**TASK:** Pull out the lines from the line containing "add('pot', potSolid(), COLOURS.pot);" through the line containing "from enum import Enum", both lines included, and copy them exactly.

**DATA LINES:**
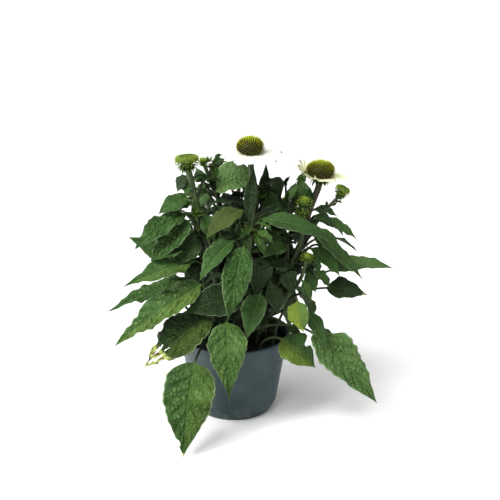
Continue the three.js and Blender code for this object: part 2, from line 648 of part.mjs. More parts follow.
/** A star-shaped rod along an axis: rings of a height, a radius and how far every other point stands out. */
function starRod(at, axis, rings, sides) {
  const points = rings.map(([height]) => at.clone().addScaledVector(axis, height));
  return solid(rod(points, rings.map(([, radius]) => radius), sides, rings.map(([, , star]) => star)));
}

/** The green cup under a head: it widens from the stem, and its rim is cut into pointed bracts that spread. */
function bractCup(at, axis, radius) {
  const rings = [[-6, 3.4, 0], ...BRACT_RINGS.map(([height, r, star]) => [height, r * radius, star * radius])];
  return starRod(at, axis, rings, BRACT_SIDES);
}

/** A closed bud at a stem's top: pointed scales spread round its middle. */
function closedBud(at, axis, { radius, height }) {
  const rings = BUD_RINGS.map(([share, r, star]) => [share * height - 1, r * radius, star * radius]);
  return starRod(at, axis, rings, BUD_SIDES);
}

/** A leaf that grows on a stem. */
function stemLeaf(curve, leaf) {
  const start = stemAt(curve, leaf.from);
  const out = vec(leaf.base).sub(start).setZ(0).normalize();
  return solid(leafSkin(leaf, start, out.addScaledVector(UP, LEAN).normalize()));
}

/** A branch of a stem. */
function branchSolid(curve, { from, path, radius }) {
  const points = [stemAt(curve, from), ...path.map(vec)];
  return stemSolid(new THREE.CatmullRomCurve3(points, false, 'centripetal'), radius);
}

/** The cup under one head, a seat's width below it. */
function cupUnder({ at, lean, radius }) {
  const axis = vec(lean).normalize();
  return bractCup(vec(at).addScaledVector(axis, -SEAT), axis, radius);
}

/** A leafy stem: the stem, its branch, its leaves and its buds as one grown piece. */
function leafyStem(name) {
  const stem = STEMS[name];
  const curve = stemCurve(stem);
  const bud = CLOSED_BUDS[name];
  return fuse([
    stemSolid(curve, stem.radius, buriedPoints(stem.root)),
    ...(BRANCHES[name] ? [branchSolid(curve, BRANCHES[name])] : []),
    ...STEM_LEAVES[name].map((leaf) => stemLeaf(curve, { ...leaf, behind: stem.behind })),
    ...(bud ? [closedBud(curve.getPoint(1), curve.getTangent(1), bud)] : []),
    ...Object.values(HEADS).filter((head) => head.stem === name).map(cupUnder),
  ]);
}

// ---------------------------------------------------------------- heads

// A cone's or bud's florets stand in crossing rows: `spike` out and `sink` in by turns. `widest` is the height of the
// widest ring over the whole height, `under` the slope of the underside and `crown` the radius of the top's flat.
const FLORETS = { spike: 0.9, sink: 0.5, widest: 0.36, under: -0.55, tuck: 1.9, crown: 0.06 };
// A bud is a cushion instead: `across` and `up` are powers that flatten its top and round its edge, and it stands on
// a foot of some radius.
const CUSHION = { across: 0.32, up: 0.6, widest: 0.62, foot: 0.4 };
const FLORET_GRID = { bloom: { around: 20, rings: 9 }, bud: { around: 14, rings: 5 } };

// A ray starts at the share `root` of the cone's radius. Every third is `shorter`, and `curl` is how its fall grows.
const RAYS = { thickness: 0.9, width: 10.6, root: 0.5, shorter: 0.94, curl: 1.6 };
const RAY_HALVES = [[0.3, 0.34], [0.66, 0.5], [0.9, 0.42], [1, 0.16]]; // share of a ray's length, half over whole width

/** Turns a geometry made about +Z to stand at a place along an axis. */
function stand(geometry, at, axis) {
  geometry.applyQuaternion(new THREE.Quaternion().setFromUnitVectors(UP, axis));
  return geometry.translate(at.x, at.y, at.z);
}

/** A head of florets: a dome or a cushion, with the florets' tips standing out of it. */
function floretHead({ at, lean, radius, height, petals }) {
  const axis = vec(lean).normalize();
  const { spike, sink, under, crown } = FLORETS;
  const { around, rings } = petals ? FLORET_GRID.bloom : FLORET_GRID.bud;
  const { across, up } = petals ? { across: 1, up: 1 } : CUSHION;
  const middle = height * (petals ? FLORETS.widest : CUSHION.widest);
  const depth = petals ? middle * FLORETS.tuck : height - middle;
  const points = [];
  const ring = (r, z, i, out, slope) => {
    for (let k = 0; k < around; k++) {
      const step = (i + k) % 2 ? out : (-out * sink) / spike;
      const turn = (2 * Math.PI * k) / around;
      const reach = r + step * Math.cos(slope);
      points.push(new THREE.Vector3(Math.cos(turn) * reach, Math.sin(turn) * reach, z + step * Math.sin(slope)));
    }
  };
  if (!petals) ring(radius * CUSHION.foot, 0, 0, 0, 0);
  for (let i = 0; i <= rings; i++) {
    const climb = THREE.MathUtils.lerp(under, Math.PI / 2, i / rings);
    const high = Math.sign(climb) * Math.abs(Math.sin(climb)) ** up * (climb < 0 ? depth : height - middle);
    const wide = i === rings ? radius * crown : (radius - spike) * Math.cos(climb) ** across;
    ring(wide, middle + high, i, i === 0 || i === rings ? 0 : spike, climb);
  }
  const lift = petals ? RAYS.thickness + SEAT : 0;
  return solid(stand(ringSkin(points, around), vec(at).addScaledVector(axis, lift), axis));
}

/** A geometry with nothing but its positions. */
function stripped(geometry) {
  geometry.deleteAttribute('normal');
  geometry.deleteAttribute('uv');
  return geometry;
}

/** The rays of a bloom: how far each reaches, how wide it is, and how far its end falls. */
function raysOf({ petals, reach, droop, young, short }) {
  return Array.from({ length: petals }, (_, k) => {
    const degrees = (360 * (k + 0.5)) / petals;
    const kind = [young, short].find((rays) => rays && degrees > rays.from && degrees < rays.to);
    return {
      turn: radians(degrees),
      reach: kind ? kind.reach : reach * (k % 3 === 1 ? RAYS.shorter : 1),
      width: RAYS.width * (kind ? kind.width : 1),
      fall: kind?.rise ? -kind.rise : droop + (k % 2),
    };
  });
}

/** The ring of rays of a bloom: a thin disc cut into rays, which bend down or up past the cone's edge. */
function rayRing(head) {
  const { at, lean, radius } = head;
  const rays = raysOf(head);
  const foot = radius * RAYS.root;
  const gap = Math.PI / rays.length;
  const points = [new THREE.Vector3()];
  const rows = RAY_HALVES.length;
  for (const { turn, reach, width, fall } of rays) {
    const place = (r, across) => {
      const drop = fall * Math.max(0, (r - radius) / (reach - radius)) ** RAYS.curl;
      const flat = new THREE.Vector3(r, across, -drop);
      return flat.applyAxisAngle(UP, turn);
    };
    points.push(new THREE.Vector3(foot, 0, 0).applyAxisAngle(UP, turn - gap));
    for (const side of [-1, 1]) {
      points.push(...RAY_HALVES.map(([share, half]) => (
        place(THREE.MathUtils.lerp(foot, reach, share), side * half * width))));
    }
  }
  const valley = (k) => 1 + (k % rays.length) * (2 * rows + 1);
  const left = (k, i) => valley(k) + 1 + i;
  const right = (k, i) => left(k, i) + rows;
  const faces = [];
  const rim = [];
  rays.forEach((_, k) => {
    faces.push([0, valley(k), left(k, 0)], [0, left(k, 0), right(k, 0)], [0, right(k, 0), valley(k + 1)]);
    for (let i = 0; i < rows - 1; i++) {
      faces.push([left(k, i), left(k, i + 1), right(k, i + 1)], [left(k, i), right(k, i + 1), right(k, i)]);
    }
    rim.push(valley(k));
    for (let i = 0; i < rows; i++) rim.push(left(k, i));
    for (let i = rows - 1; i >= 0; i--) rim.push(right(k, i));
  });
  return solid(stand(sheet(points, faces, rim, RAYS.thickness), vec(at), vec(lean).normalize()));
}

// ---------------------------------------------------------------- pot and soil

/** Radius of the pot's outer wall at a height. */
function potRadius(height) {
  const under = POT.rimRadius - POT.lip;
  const t = (height - POT.footHeight) / (POT.height - POT.footHeight);
  return THREE.MathUtils.lerp(POT.footRadius, under, t);
}

/** Half of the pot's section, from the middle of its underside round the rim to the middle of its floor. */
function potProfile() {
  const { height, rimRadius, rimRound, lip, lipHeight, footHeight, footRadius, baseRadius, wall, floor } = POT;
  const lipUnder = height - lipHeight;
  return [
    [0, 0], [baseRadius, 0], [footRadius, footHeight], [potRadius(lipUnder), lipUnder],
    [rimRadius - rimRound, lipUnder + lip / 2], [rimRadius, height - rimRound], [rimRadius - rimRound, height],
    [rimRadius - lip - wall + rimRound, height], [potRadius(height - lip) - wall, height - lip],
    [footRadius - wall, footHeight], [baseRadius - wall, floor], [0, floor],
  ].map(([r, h]) => new THREE.Vector2(r, h));
}

/** The pot: a thin tapered shell with a rolled rim, a chamfered foot and drainage holes. */
function potSolid() {
  const shell = new THREE.LatheGeometry(potProfile(), POT.sides).rotateX(Math.PI / 2);
  let pot = solid(stripped(shell));
  for (let k = 0; k < POT.drains; k++) {
    const turn = (2 * Math.PI * (k + 0.5)) / POT.drains;
    const drain = new THREE.CylinderGeometry(POT.drainRadius, POT.drainRadius, 4 * POT.floor, POT.drainSides);
    drain.rotateX(Math.PI / 2);
    drain.translate(Math.cos(turn) * POT.drainCircle, Math.sin(turn) * POT.drainCircle, 0);
    pot = pot.subtract(solid(stripped(drain)));
  }
  return pot;
}

/** Height of the soil's surface, crumbly and a little mounded in the middle. */
function soilHeight(x, y) {
  const crumbs = Math.sin(x * 0.41 + 1.3) * Math.cos(y * 0.37 - 0.6) + 0.5 * Math.sin(x * 0.83 - y * 0.61);
  return SOIL.top + SOIL.relief * crumbs;
}

/** Every stem's and stalk's foot: its place in the soil and the radius that stands in it. */
function feet() {
  const stems = Object.values(STEMS).map(({ root, radius }) => ({ root, radius: radius[0] }));
  const stalks = [...Object.values(BASAL_LEAVES), ...REAR_LEAVES.map(rearLeaf)]
    .map(({ root }) => ({ root, radius: STALK }));
  return [...stems, ...stalks];
}

/** Half of the soil's section, a seat's width inside the pot. */
function soilProfile(edge) {
  const { footHeight, footRadius, baseRadius, wall, floor } = POT;
  const inside = wall + SEAT;
  const rings = Array.from({ length: SOIL.rings }, (_, i) => [(edge * (SOIL.rings - i)) / SOIL.rings, SOIL.top]);
  return [
    [0, floor + SEAT], [baseRadius - inside, floor + SEAT], [footRadius - inside, footHeight + SEAT], ...rings,
    [0, SOIL.top],
  ].map(([r, h]) => new THREE.Vector2(r, h));
}

/** The soil: it fills the pot, and each stem and stalk stands in a hole of its own. */
function soilSolid() {
  const edge = potRadius(SOIL.top) - POT.wall - SEAT;
  const body = new THREE.LatheGeometry(soilProfile(edge), POT.sides).rotateX(Math.PI / 2);
  const merged = mergeVertices(stripped(body), MERGED);
  const position = merged.getAttribute('position');
  for (let i = 0; i < position.count; i++) {
    const [x, y, z] = [position.getX(i), position.getY(i), position.getZ(i)];
    if (z > SOIL.top - 1 && Math.hypot(x, y) < edge - 1) position.setZ(i, soilHeight(x, y));
  }
  let soil = solid(merged);
  for (const { root: [x, y], radius } of feet()) {
    const across = (radius + SEAT) / Math.cos(Math.PI / SOIL.holeSides);
    const hole = new THREE.CylinderGeometry(across, across, 2 * SOIL.holeDepth, SOIL.holeSides);
    hole.rotateX(Math.PI / 2).translate(x, y, SOIL.top);
    soil = soil.subtract(solid(stripped(hole)));
  }
  return soil;
}

// ---------------------------------------------------------------- the plant

const plant = new THREE.Group();

/** Adds one named piece to the plant. */
function add(name, manifold, colour) {
  const mesh = new THREE.Mesh(geometryOf(manifold), new THREE.MeshStandardMaterial(colour));
  mesh.name = name;
  plant.add(mesh);
}

add('pot', potSolid(), COLOURS.pot);
add('soil', soilSolid(), COLOURS.soil);
for (const name of Object.keys(STEMS)) add(name, leafyStem(name), COLOURS.leaf);
for (const [name, leaf] of Object.entries(BASAL_LEAVES)) {
  add(name, basalLeaf(leaf), name === 'leaf_yellow' ? COLOURS.yellowed : COLOURS.leaf);
}
REAR_LEAVES.forEach((spoke, k) => add(`leaf_rear_${k + 1}`, basalLeaf(rearLeaf(spoke)), COLOURS.leaf));
for (const [name, head] of Object.entries(HEADS)) {
  add(`${name}_${head.petals ? 'cone' : 'head'}`, floretHead(head), head.petals ? COLOURS.cone : COLOURS.bud);
  if (head.petals) add(`${name}_rays`, rayRing(head), COLOURS.petal);
}

export default plant;
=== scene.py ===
"""A coneflower plant with white rays, in the nursery pot that it is sold in.

Sizes are millimetres until a mesh is finished, and metres from then on. The origin is the middle of the pot's
underside, +Z points up and +Y points away from the plant's front.
"""

import json
import logging
import math
import random
from collections.abc import Callable, Sequence
from dataclasses import dataclass
from enum import Enum

import bmesh
import bpy
from mathutils import Matrix, Vector, noise

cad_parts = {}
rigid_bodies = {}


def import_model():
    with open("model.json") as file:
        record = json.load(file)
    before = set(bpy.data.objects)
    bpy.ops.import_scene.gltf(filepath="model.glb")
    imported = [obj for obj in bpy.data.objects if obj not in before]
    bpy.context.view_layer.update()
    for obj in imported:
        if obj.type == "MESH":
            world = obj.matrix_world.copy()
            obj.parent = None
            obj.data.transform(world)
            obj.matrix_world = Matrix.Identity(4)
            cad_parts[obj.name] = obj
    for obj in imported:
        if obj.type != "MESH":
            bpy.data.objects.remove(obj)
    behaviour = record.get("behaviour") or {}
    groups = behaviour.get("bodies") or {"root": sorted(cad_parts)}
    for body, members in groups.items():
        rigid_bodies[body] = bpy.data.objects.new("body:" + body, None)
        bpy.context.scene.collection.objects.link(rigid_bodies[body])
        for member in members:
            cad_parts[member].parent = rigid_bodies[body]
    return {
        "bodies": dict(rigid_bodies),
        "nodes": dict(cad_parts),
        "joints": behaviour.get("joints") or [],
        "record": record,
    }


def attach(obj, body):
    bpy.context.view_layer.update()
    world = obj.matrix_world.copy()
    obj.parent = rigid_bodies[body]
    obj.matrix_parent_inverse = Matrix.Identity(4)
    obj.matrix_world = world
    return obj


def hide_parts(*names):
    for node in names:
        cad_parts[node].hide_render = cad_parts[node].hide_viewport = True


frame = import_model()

LOG = logging.getLogger("coneflower")

Pair = tuple[float, float]
Triple = tuple[float, float, float]
Colour = tuple[float, float, float]
Mark = tuple[Vector, Triple, Triple, Triple]
Material = bpy.types.Material
Socket = bpy.types.NodeSocket
Vert = bmesh.types.BMVert
Row = tuple[int, float, float, float, Triple, float]  # a ring of scales

MM = 0.001
UP = Vector((0, 0, 1))
FULL_TURN = 2 * math.pi
GOLDEN = math.pi * (3 - math.sqrt(5))
WELD = 0.004  # vertices closer than this become one
MARKS = ("blade", "vein", "look")  # what each vertex tells the finishes
PLAIN = (0, 0, 0)  # a mark that tells nothing
SOIL_TOP = 91.0
BURY = 16.0  # how deep the stems and the stalks stand in the soil


# ---------------------------------------------------------------- small helpers


def lerp(low: float, high: float, share: float) -> float:
    """Returns the value at a share of the way from low to high."""
    return low + (high - low) * share


def smooth(low: float, high: float, value: float) -> float:
    """Returns 0 below low, 1 above high and an eased share between them."""
    share = min(max((value - low) / (high - low), 0.0), 1.0)
    return share * share * (3 - 2 * share)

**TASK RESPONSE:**
add('pot', potSolid(), COLOURS.pot);
add('soil', soilSolid(), COLOURS.soil);
for (const name of Object.keys(STEMS)) add(name, leafyStem(name), COLOURS.leaf);
for (const [name, leaf] of Object.entries(BASAL_LEAVES)) {
  add(name, basalLeaf(leaf), name === 'leaf_yellow' ? COLOURS.yellowed : COLOURS.leaf);
}
REAR_LEAVES.forEach((spoke, k) => add(`leaf_rear_${k + 1}`, basalLeaf(rearLeaf(spoke)), COLOURS.leaf));
for (const [name, head] of Object.entries(HEADS)) {
  add(`${name}_${head.petals ? 'cone' : 'head'}`, floretHead(head), head.petals ? COLOURS.cone : COLOURS.bud);
  if (head.petals) add(`${name}_rays`, rayRing(head), COLOURS.petal);
}

export default plant;
=== scene.py ===
"""A coneflower plant with white rays, in the nursery pot that it is sold in.

Sizes are millimetres until a mesh is finished, and metres from then on. The origin is the middle of the pot's
underside, +Z points up and +Y points away from the plant's front.
"""

import json
import logging
import math
import random
from collections.abc import Callable, Sequence
from dataclasses import dataclass
from enum import Enum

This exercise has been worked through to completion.